Analysis of luminescence in turbid biological media

Abstract

Background: Quantitative luminescent analysis is widely used in biology, laboratory diagnostics and clinical medicine to study objects at various levels. However, the existing simplified algorithms for calculation of the luminophore concentration in diluted linear solutions cannot be applied to the turbid media with strong light scattering, which include the majority of living biological tissues. Today, the development of luminescence analysis in medicine goes towards the creation of non-destructive and non-invasive methods of in vivo monitoring. Therefore, the urgent question is about a formulation of the research purpose and the development of algorithms to compute the luminophore concentration based on the luminescence spectra recorded in the turbid media. Objective : To formulate and justify the tasks of elaboration of the algorithms to compute the luminophore concentration based on the luminescence spectra recorded under conditions of the optically turbid media. Materials and methods : We looked upon the physico-mathematical simulation of the process of formation of the induced fluorescence emission in the light-scattering medium based on the modified 2-flux Kubelka-Munch model. We conducted a series of laboratory experiments with macro-homogenous light-scattering model media to determine characteristics of the dependence of the fluorescence intensity detected from the surface of an optically turbid biological medium upon the factor of light scattering and the concentration of the fluorophore in the medium . Results : Both theoretical and experimental results demonstrate complex nonlinear dependence of the fluorescence intensity detected upon the optical properties and a concentration of a fluorophore in the turbid media.

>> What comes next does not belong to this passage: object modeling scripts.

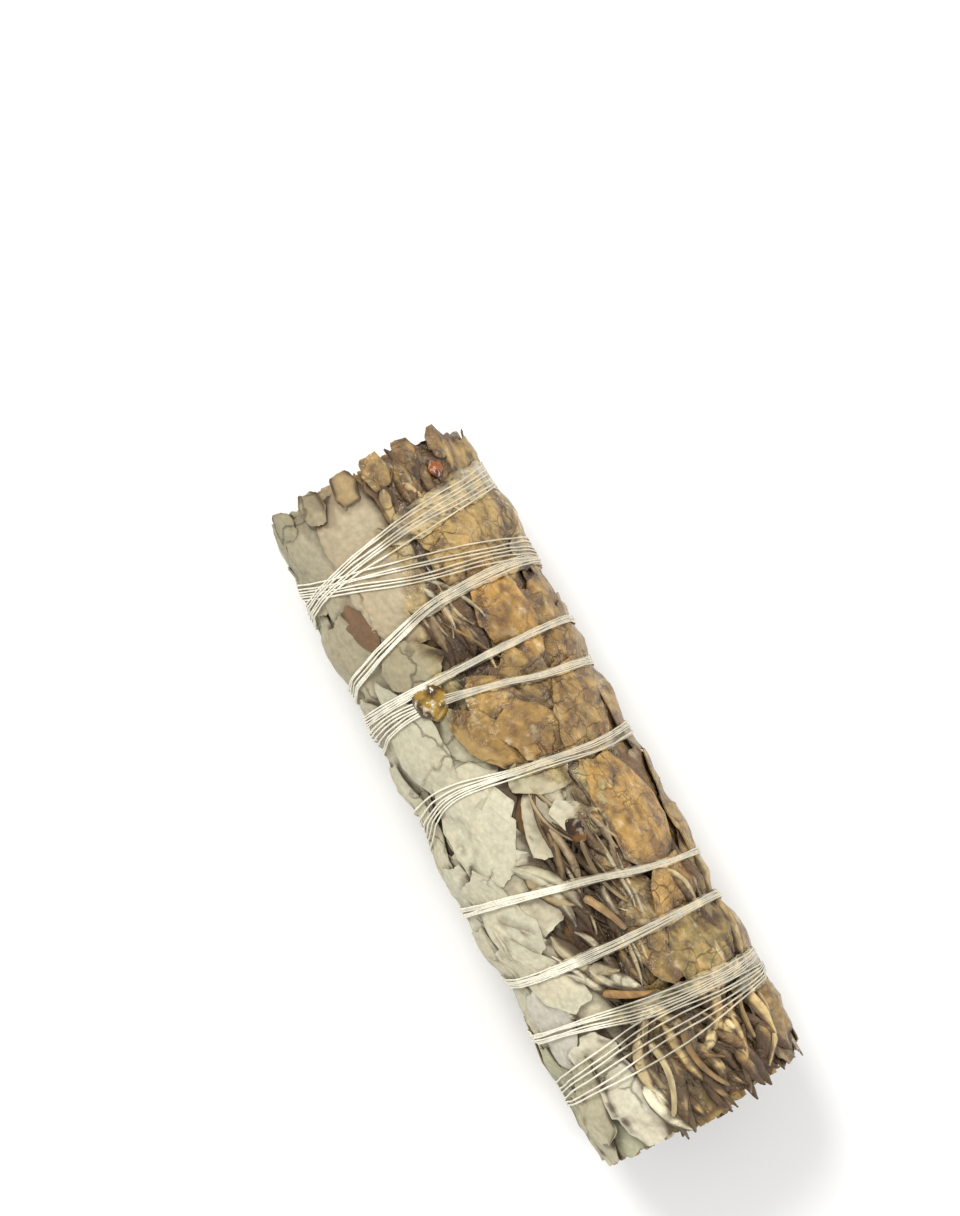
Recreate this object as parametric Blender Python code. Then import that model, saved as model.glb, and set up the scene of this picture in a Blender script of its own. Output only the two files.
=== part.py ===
"""A dried white sage bundle lying on its side: rolled leaves and stems in the core, flat leaves laid
round them, a flat cotton thread wound round the lot, and drops of resin on one flank.

Run with: blender --background --python part.py

The bundle lies along X and rests on Z = 0. Sizes are in millimetres and degrees, and are turned into
metres only where a mesh is made. "Around" is the angle round the bundle's axis, from straight up
towards +Y. Every leaf, stalk and drop is laid on a map of the surface below it, and the thread on the
outermost pieces themselves, so none overlap.
"""

import math
from collections import namedtuple

import bmesh
import bpy
import numpy as np
from mathutils import Vector
from mathutils.bvhtree import BVHTree

MM = 0.001

# Driving dimensions.
HALF_LENGTH = 50.0
CORE_RADIUS = 14.0
GAP = 0.32
LEAF_THICK = 0.5
RAGGED = 0.5
ROLL_THICK = 0.55
THREAD_THICK = 0.3
THREAD_WIDTH = 1.5
PINCH_DEPTH = 1.1
PINCH_REACH = 2.9
GROOVE_HALF = 1.1
FACET_SAG = 0.15

# The underside is pressed flat: how much of the round shape is lost there, how far up into the bundle
# that is felt, how much of the lowest leaf is worn away, and how thick the thread stays below it.
PRESSED = 0.55
PRESSED_HEIGHT = 8.0
PRESSED_STATIONS = 21
WORN = 0.25
THREAD_WORN = 0.12

# The surface map's cells, and the steps of the leaves' grids and of the thread.
CELL_ALONG = 0.5
CELL_AROUND = 2.0
LEAF_STEPS = (2.9, 3.0)
UNDER_LEAF_STEPS = (3.8, 3.9)
THREAD_STEP_AROUND = 12.0

# What a leaf's flat facets may stand above the heights read at its own rows.
LEAF_SLACK = 0.05

# Core: rolled leaves in two rings round a middle stem, with thinner stems between the rings.
INNER_ROLLS = 5
INNER_RING_RADIUS = 5.1
OUTER_ROLLS = 8
OUTER_RING_RADIUS = 10.3
ROLL_TURNS = 1.6
ROLL_START = 0.3
ROLL_STEP = 30.0
MIDDLE_STEM_RADIUS = 1.7
SIDE_STEMS = 4
SIDE_STEM_RING_RADIUS = 7.8
SIDE_STEM_RADII = (1.4, 1.0, 1.5, 1.15)

Leaf = namedtuple("Leaf", "name start end around_start around_end width start_shape end_shape material")
Stalk = namedtuple("Stalk", "name start end around_start around_end radius")
Drop = namedtuple("Drop", "name along around length width height")
Turn = namedtuple("Turn", "at_pale low_pale top high_resin at_resin")

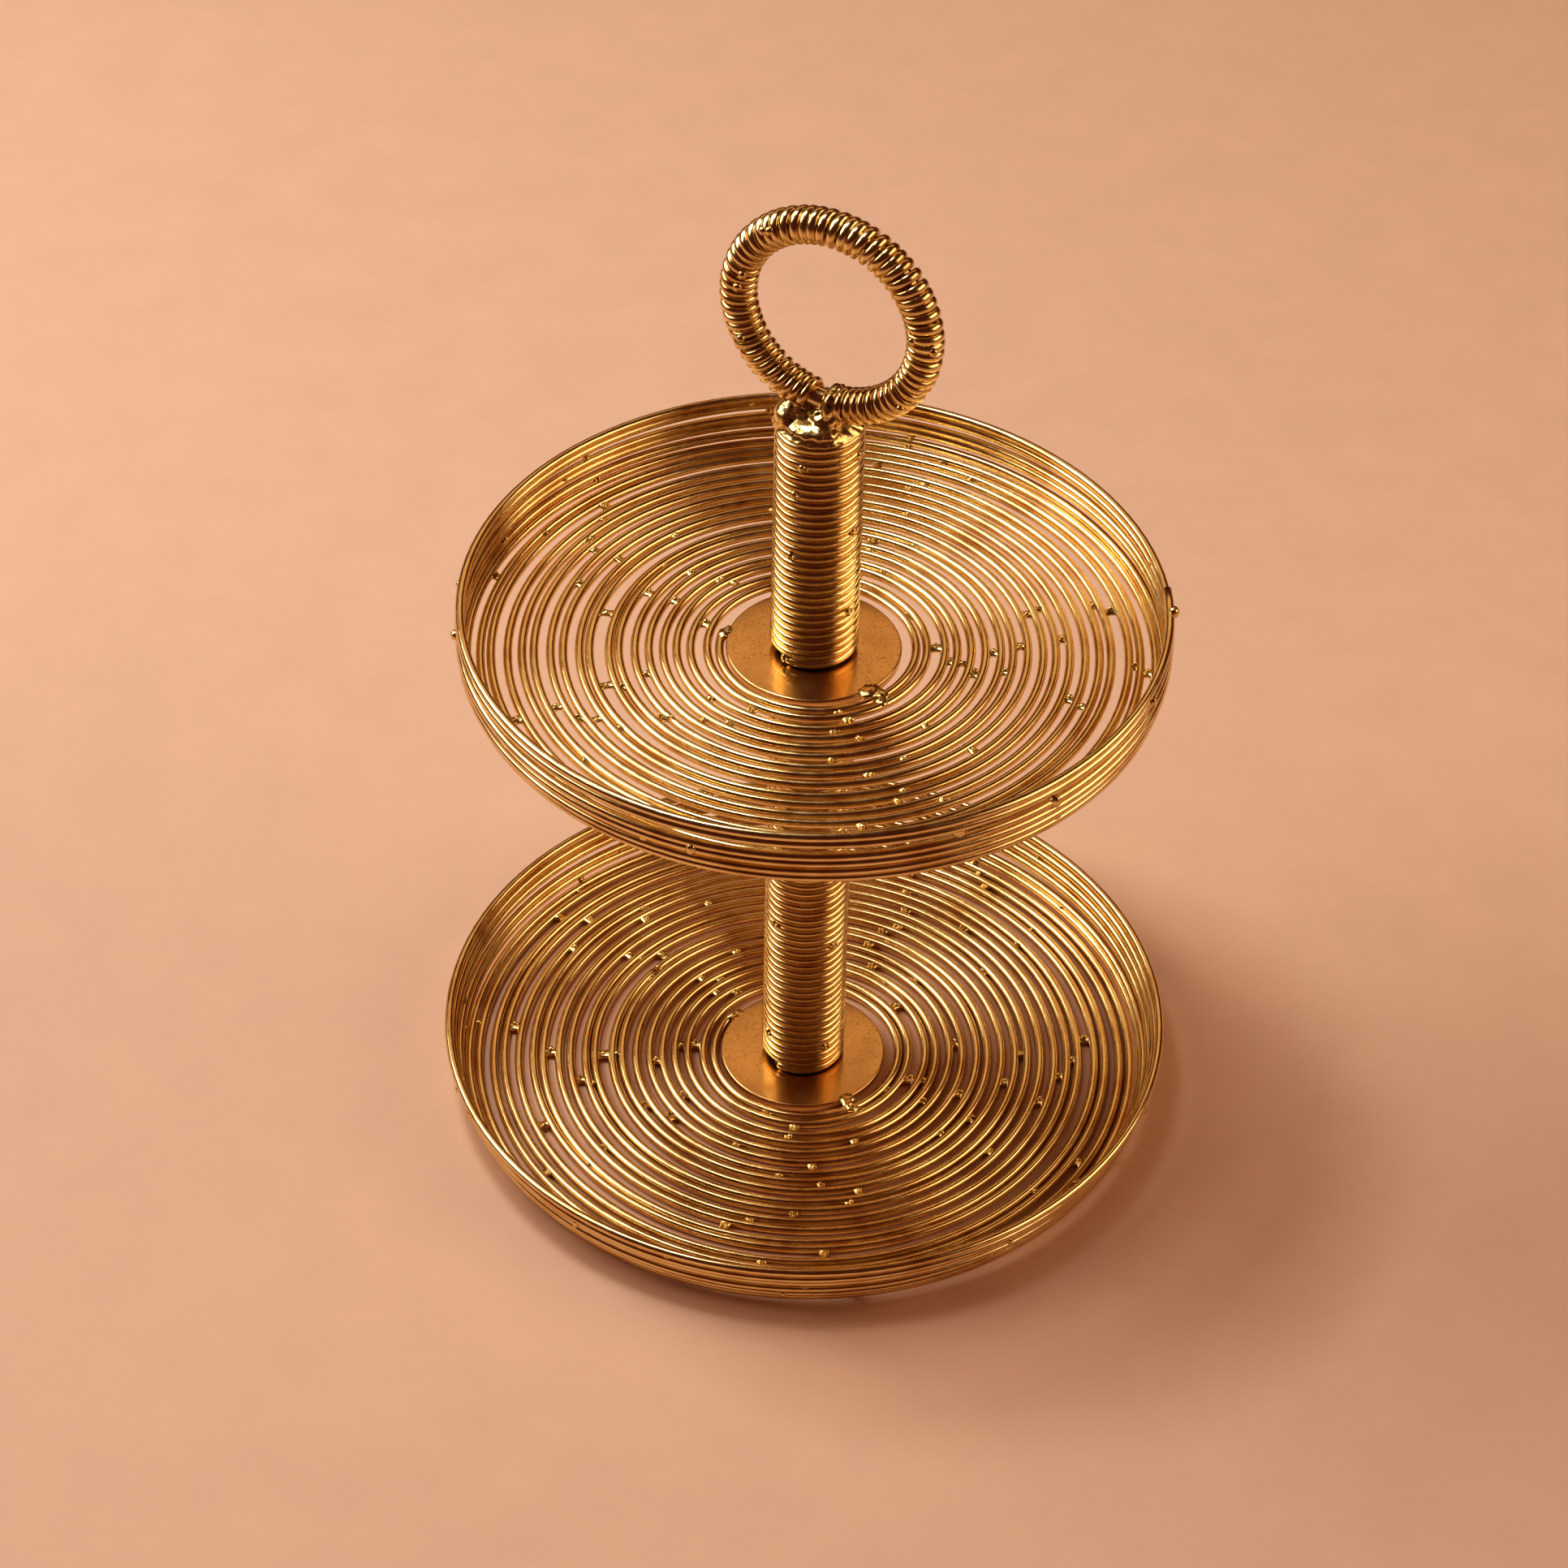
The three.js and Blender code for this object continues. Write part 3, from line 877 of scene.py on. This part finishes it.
def ring_winding_path(sizes, steps_per_turn=26):
    """Centre line of the wire round the ring: a helix whose own axis is the ring's centre line. At
    each step it stands off that line by the winding's radius, turned once round for each turn."""
    turn = np.linspace(0, RING_TURNS, RING_TURNS * steps_per_turn)
    share = turn / RING_TURNS + RING_SPACING_WAVE * np.sin(TURN * 0.23 * turn)
    angle = -math.pi / 2 + RING_GAP / 2 + share * (TURN - RING_GAP)
    centre, away = ring_point(angle)
    across = np.cross(*ring_middle()[1:])
    lean = TURN * turn + RING_FIRST_LEAN
    outward = np.cos(lean)[:, None] * away + np.sin(lean)[:, None] * across
    radius, _, outer = ring_sizes()
    winding = outer - radius - sizes.ring_wire_radius
    return centre + winding * outward, outward


# Tacks on the ring: angle round the ring and angle round its winding, both in degrees. Each bead
# sits a little inside the winding's outer surface.
RING_TACK_DEPTH = 0.3 * MM
RING_TACK_RADII_MM = (1.5, 1.3, 1.6)
RING_TACKS = [(128, 62), (124, 70), (8, 108), (207, 95), (2, 40), (172, 110), (162, 115), (-40, 60)]


def ring_tacks():
    """Small beads on the outside of the ring's winding."""
    angle, lean = np.radians(np.array(RING_TACKS, float)).T
    centre, away = ring_point(angle)
    across = np.cross(*ring_middle()[1:])
    outward = np.cos(lean)[:, None] * away + np.sin(lean)[:, None] * across
    radius, _, outer = ring_sizes()
    place = centre + outward * (outer - radius - RING_TACK_DEPTH)
    return closed_skin(bead_rings(place, np.tile(RING_TACK_RADII_MM, (len(angle), 1)) * MM))


class STAND_OT_carrying_ring(bpy.types.Operator):
    """Winds thinner wire round the carrying ring's bar, flattened a little where turns spread"""

    bl_idname = "stand.carrying_ring"
    bl_label = "Carrying ring"

    def execute(self, context):
        sizes = context.scene.stand_sizes
        brass = material_named(lacquered_brass_wire, context)
        path, outward, radius = with_round_ends(*ring_winding_path(sizes), sizes.ring_wire_radius)
        reach = np.linalg.norm(path - ring_middle()[0], axis=1)
        pitch = reach * (TURN - RING_GAP) / RING_TURNS
        squeeze = np.maximum(pitch / (RING_WIRE_GAP * 2 * sizes.ring_wire_radius), 1)
        skin = closed_skin(tube_rings(path, outward, radius, RING_WIRE_SIDES, squeeze)[None])
        piece("ring_winding_wire", skin, brass, "handle", ["handle_ring_winding"])
        bar_path, away = ring_point(np.arange(RING_BAR_STEPS) * TURN / RING_BAR_STEPS)
        bar = looped_skin(ring_bar_rings(bar_path, away))
        piece("ring_bar", bar, brass, "handle", ["handle_ring_core"])
        piece("ring_tacks", ring_tacks(), material_named(melted_braze, context), "handle")
        return {"FINISHED"}


def ring_bar_rings(path, away, sides=16):
    """Rings round the ring's bar: the bar's radius in the plane of each point's outward direction
    and the direction square to the ring."""
    across = np.cross(*ring_middle()[1:])
    angle = np.arange(sides) * TURN / sides
    wheel = np.cos(angle)[:, None] * away[:, None] + np.sin(angle)[:, None] * across
    return path[:, None] + ring_sizes()[1] * wheel


# The lump that holds the ring on the post: bulges along the ring's plane, across it towards the
# back, and above the post's top, with their radii, all in mm.
HANDLE_BULGES = [
    ((0, 0, -0.8), (13.9, 13.9, 2.2)),
    ((-8.0, -4.6, 2.2), (4.8, 5.6, 4.6)),
    ((0.6, -6.0, 1.0), (9.0, 6.6, 3.0)),
    ((3.4, -1.0, 3.6), (6.0, 7.4, 4.8)),
    ((4.8, 0, 7.6), (3.6, 6.6, 6.0)),
    ((-6.2, 0.4, 6.4), (4.0, 6.4, 5.4)),
    ((0, 5.5, 2.0), (8.5, 6.5, 4.0)),
]
HANDLE_CENTRE_MM = (0.5, -1.0, 2.6)
HANDLE_GRAIN = 3.6 * MM
HANDLE_WRINKLE = 0.35 * MM


def handle_lump():
    """The braze between post and ring, in the ring's own directions."""
    _, along, up = ring_middle()
    across = np.cross(up, along)
    top = UP * high("upper_post_coil")[2]
    axes = np.stack([along, across, up])
    bulges = [(np.array(place) * MM, np.array(radii) * MM) for place, radii in HANDLE_BULGES]
    centre = np.array(HANDLE_CENTRE_MM) * MM
    points, faces = lump_skin(centre, bulges, HANDLE_GRAIN, HANDLE_WRINKLE, seed=5, steps=(140, 90))
    return points @ axes + top, faces


class STAND_OT_handle_braze(bpy.types.Operator):
    """Brazes the carrying ring on to the post"""

    bl_idname = "stand.handle_braze"
    bl_label = "Handle braze"

    def execute(self, context):
        braze = material_named(melted_braze, context)
        piece("handle_lump", handle_lump(), braze, "handle", ["handle_braze"])
        return {"FINISHED"}


class STAND_OT_hidden_fittings(bpy.types.Operator):
    """Gives the tubes, bushes and tie rod inside the posts their turned steel"""

    bl_idname = "stand.hidden_fittings"
    bl_label = "Hidden fittings"

    def execute(self, context):
        steel = material_named(turned_steel, context)
        fittings = ["tie_rod", "lower_post_tube", "lower_post_bottom_bush", "lower_post_top_bush"]
        fittings += ["upper_post_tube", "upper_post_insert", "upper_post_top_cap"]
        for name in fittings:
            for material_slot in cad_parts[name].material_slots:
                material_slot.material = steel
        return {"FINISHED"}


# ---- studio ------------------------------------------------------------------------------------

CAMERA_PLACE = (0, -1.1306, 1.1027)
CAMERA_DOWN = math.radians(40.91)
CAMERA_YAW = math.radians(-0.43)
CAMERA_ROLL = math.radians(-1.31)
CAMERA_LENS_MM = 105.1
CAMERA_SENSOR_MM = 36
CAMERA_REACH = 50  # metres
FLOOR_HALF = 3.0
FLOOR_CELLS = 8
STAND_MIDDLE = CAD_BOX[1][2] / 2
ROOM_COLOUR = "#FF9B7A"
# Each light: bearing and elevation in degrees, distance, width and height in metres, and colour.
LIGHTS = {
    "key": (150, 71, 1.7, 0.35, 0.35, "#EAF3F9"),
    "window": (163, 38, 1.7, 1.4, 1.0, "#FFFAF4"),
    "side": (-5, 28, 1.7, 1.6, 1.0, "#FFE6C8"),
    "back": (90, 41, 1.9, 1.8, 0.6, "#FFD9AA"),
}


def add_camera(scene):
    """The camera: level along +Y, turned by its yaw, tipped down, then rolled about its view."""
    data = bpy.data.cameras.new("camera")
    data.lens = CAMERA_LENS_MM
    data.sensor_width = CAMERA_SENSOR_MM
    data.clip_end = CAMERA_REACH
    camera = bpy.data.objects.new("camera", data)
    scene.collection.objects.link(camera)
    yaw = Matrix.Rotation(-CAMERA_YAW, 4, "Z")
    tip = Matrix.Rotation(math.pi / 2 - CAMERA_DOWN, 4, "X")
    roll = Matrix.Rotation(-CAMERA_ROLL, 4, "Z")
    camera.matrix_world = Matrix.Translation(CAMERA_PLACE) @ yaw @ tip @ roll
    scene.camera = camera


def add_soft_light(scene, name, power):
    """A rectangular light at a bearing and elevation from the stand's middle, facing it."""
    bearing, elevation, distance, width, height, colour = LIGHTS[name]
    data = bpy.data.lights.new(name, "AREA")
    data.shape = "RECTANGLE"
    data.size = width
    data.size_y = height
    data.energy = power
    data.color = linear(colour)
    light = bpy.data.objects.new(name, data)
    scene.collection.objects.link(light)
    rise = math.radians(elevation)
    round_stand = math.radians(bearing)
    flat = distance * math.cos(rise)
    lift = distance * math.sin(rise) + STAND_MIDDLE
    place = Vector((flat * math.cos(round_stand), flat * math.sin(round_stand), lift))
    aim = Vector((0, 0, STAND_MIDDLE)) - place
    facing = aim.to_track_quat("-Z", "Y").to_matrix().to_4x4()
    light.matrix_world = Matrix.Translation(place) @ facing


def paper_floor_mesh():
    """A level square of paper as a grid of even cells."""
    steps = np.linspace(-FLOOR_HALF, FLOOR_HALF, FLOOR_CELLS + 1)
    x, y = np.meshgrid(steps, steps, indexing="ij")
    points = np.stack([x, y, np.zeros_like(x)], -1).reshape(-1, 3)
    row, column = np.meshgrid(np.arange(FLOOR_CELLS), np.arange(FLOOR_CELLS), indexing="ij")
    beyond = FLOOR_CELLS + 1
    corner = (row * beyond + column).ravel()
    faces = np.stack([corner, corner + beyond, corner + beyond + 1, corner + 1], 1)
    mesh = bpy.data.meshes.new("paper_floor")
    mesh.from_pydata(points, [], faces.tolist())
    return mesh


class STAND_OT_stage(bpy.types.Operator):
    """Sets out the plain paper floor, the studio lights and the camera"""

    bl_idname = "stand.stage"
    bl_label = "Stage"

    def execute(self, context):
        scene = context.scene
        studio = scene.stand_studio
        mesh = paper_floor_mesh()
        mesh.materials.append(material_named(matt_paper, context))
        floor = bpy.data.objects.new("paper_floor", mesh)
        scene.collection.objects.link(floor)
        add_camera(scene)
        for name in LIGHTS:
            add_soft_light(scene, name, getattr(studio, name))
        world = bpy.data.worlds.new("room")
        world.use_nodes = True
        background = world.node_tree.nodes["Background"]
        background.inputs["Color"].default_value = (*linear(ROOM_COLOUR), 1)
        background.inputs["Strength"].default_value = studio.room
        scene.world = world
        scene.view_settings.view_transform = "Standard"
        scene.view_settings.look = "High Contrast"
        return {"FINISHED"}


# ---- add-on ------------------------------------------------------------------------------------

OPERATORS = (
    STAND_OT_stage,
    STAND_OT_dish_wires,
    STAND_OT_dish_tacks,
    STAND_OT_hub_plates,
    STAND_OT_hub_braze,
    STAND_OT_post_wraps,
    STAND_OT_carrying_ring,
    STAND_OT_handle_braze,
    STAND_OT_hidden_fittings,
)


class STAND_PT_panel(bpy.types.Panel):
    """Lists the stand's sizes, colours and building steps"""

    bl_idname = "STAND_PT_panel"
    bl_label = "Cake Stand"
    bl_space_type = "VIEW_3D"
    bl_region_type = "UI"
    bl_category = "Cake Stand"

    def draw(self, context):
        layout = self.layout
        scene = context.scene
        for settings in (scene.stand_sizes, scene.stand_colours, scene.stand_studio):
            for name in settings.__annotations__:
                layout.prop(settings, name)
        for operator in OPERATORS:
            layout.operator(operator.bl_idname)


CLASSES = (StandSizes, StandColours, StudioSettings, *OPERATORS, STAND_PT_panel)


def register():
    """Registers every class and hangs the settings on the scene."""
    for each in CLASSES:
        bpy.utils.register_class(each)
    bpy.types.Scene.stand_sizes = PointerProperty(type=StandSizes)
    bpy.types.Scene.stand_colours = PointerProperty(type=StandColours)
    bpy.types.Scene.stand_studio = PointerProperty(type=StudioSettings)


def unregister():
    """Takes the settings and the classes away again."""
    del bpy.types.Scene.stand_studio
    del bpy.types.Scene.stand_colours
    del bpy.types.Scene.stand_sizes
    for each in reversed(CLASSES):
        bpy.utils.unregister_class(each)


def main():
    register()
    for operator in OPERATORS:
        group, name = operator.bl_idname.split(".")
        getattr(getattr(bpy.ops, group), name)()
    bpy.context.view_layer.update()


if __name__ == "__main__":
    main()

This dependence is very different from the known linear C. Parker's solution for transparent media, which makes it impossible to use it in the optically turbid media. Conclusion : Further studies searching a closed-form analytical solution of the inverse optical problem for light-scattering and fluorescent media are necessary to calculate the luminophore concentration in a light-scattering media based on the recorded luminescence spectra.